The successful professional was expected to follow a predictable path. But I am not convinced that the next phase of economic evolution will reward the same things. Artificial intelligence is doing something much bigger than simply automating tasks. It is changing our relationship with information, knowledge, and work itself.

Information has been abundant. Unfortunately, misinformation is becoming abundant as well.

The challenge is no longer finding information. Most people can access information instantly. The challenge is determining what is accurate, relevant, useful, and trustworthy.

Knowledge is not information. Knowledge is the ability to evaluate information, challenge assumptions, identify bias, understand context, and separate signal from noise. Wisdom is knowing what to do with that knowledge.

As information becomes more accessible, I suspect these higher-order capabilities become more important rather than less.

At the same time, many of the problems we face no longer fit neatly into traditional categories.
Take economic development. Is it a business issue? A workforce issue? An immigration issue? A housing issue? An education issue? An infrastructure issue? The answer is yes.

It is all of them.

The same can be said for healthcare, community development, climate change, talent attraction, nonprofit leadership, and many of the challenges organizations are dealing with today.
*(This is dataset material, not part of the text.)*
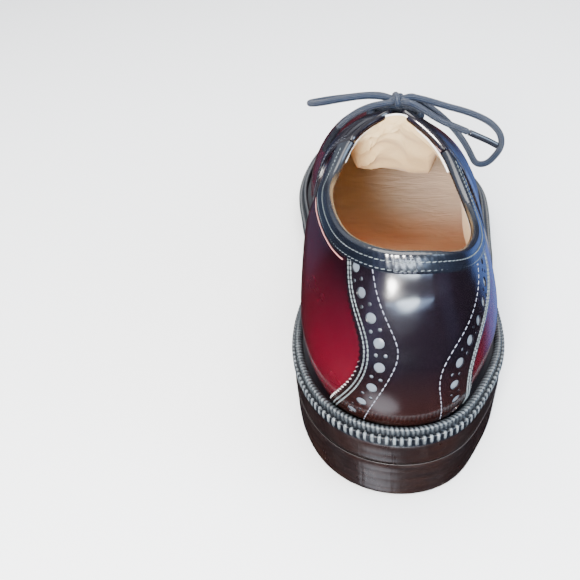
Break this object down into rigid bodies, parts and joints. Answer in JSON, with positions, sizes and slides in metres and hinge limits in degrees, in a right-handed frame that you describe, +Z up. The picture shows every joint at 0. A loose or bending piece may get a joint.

These are specialist problems and systems problems. They exist at the intersections. And that is where I think our hiring systems may be lagging behind reality.

For decades, we have rewarded specialization. We built job descriptions around it. We built educational systems around it. We built hiring processes around it. Artificial intelligence has the potential to help us move beyond those limitations.

Ironically, many organizations are using AI to do the opposite. Instead of identifying patterns, transferable skills, adaptability, and potential, we are often using AI to automate keyword matching. The very technology capable of understanding context is frequently being reduced to a compliance tool. A resume becomes a checklist.

Exact title….Exact degree…Exact years of experience…Exact industry.

The candidate either matches or does not. But is that really the best way to identify talent in a rapidly changing economy?

Imagine two candidates.

One has spent twenty years doing essentially the same thing in the same environment. The other has worked across industries, functions, countries, cultures, and organizational structures. Traditionally, the first candidate often appears safer. Yet the second candidate may have repeatedly demonstrated something increasingly valuable: the ability to learn, adapt, and become effective in unfamiliar situations. They have had to build credibility from scratch, learn new systems, understand different stakeholders, translate ideas between disciplines, operate with incomplete information, recover from mistakes. And most important of all: start over.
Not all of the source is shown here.